5. What is the significance of Doll’s knife—both literally (as a weapon) and as a metaphor? Can someone from Ames’s world of gentleness have the capacity to understand what the knife means to Lila?
6. What lies at the heart of Lila and Ames’s decision to marry? What needs and longings do they share? How does their relationship reflect the broader needs and longings of humanity?
7. Which of the novel’s Bible quotations resonated most strongly with you? How were you taught to approach a sacred text?
8. Does the age difference between Lila and Ames create an imbalance in their marriage?
9. How is Lila’s sense of self affected by her days in St. Louis? Was she wounded or empowered by that chapter of her life?
10. While Gilead and Home emphasize the relationships between fathers and their children (particularly their sons), Lila accentuates the perspective of women. How does this affect the storyline and the imagery?
11. What beliefs does Doll instill in Lila about nurturing a child?
12. Discuss the time and place depicted in Lila. What were your family’s circumstances during the mid-twentieth century? Is contemporary America less connected to the natural world and to the contemplative aspects of life? What insight can an urban reader in the Information Age gain from Lila and Ames?
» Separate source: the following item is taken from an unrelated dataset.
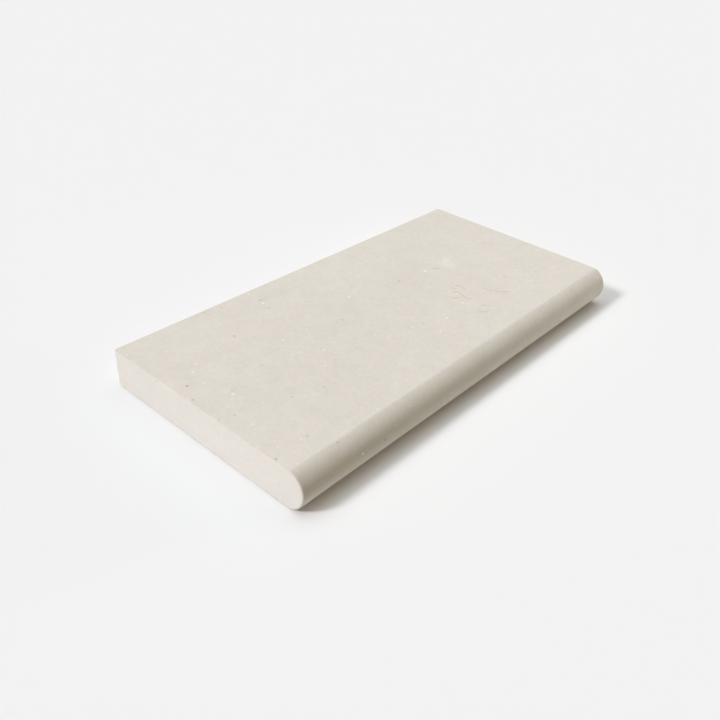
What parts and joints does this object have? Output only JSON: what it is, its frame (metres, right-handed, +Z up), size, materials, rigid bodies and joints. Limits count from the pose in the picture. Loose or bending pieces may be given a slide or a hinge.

13. Discuss the concept of trust as it plays out in Lila. What are the characters’ greatest barriers to trust? What does it take to quell such fear? Is it as simple as sharing all that we know—especially our most vulnerable moments? In the novel, how is trust distinguished from faith?
14. How does Lila reconcile her husband’s religious views with her life before she arrived in Gilead? Does she undergo a conversion in Gilead or does she arrive at something else entirely?
15. What do the closing lines of Lila tell us about life, and the absence of life?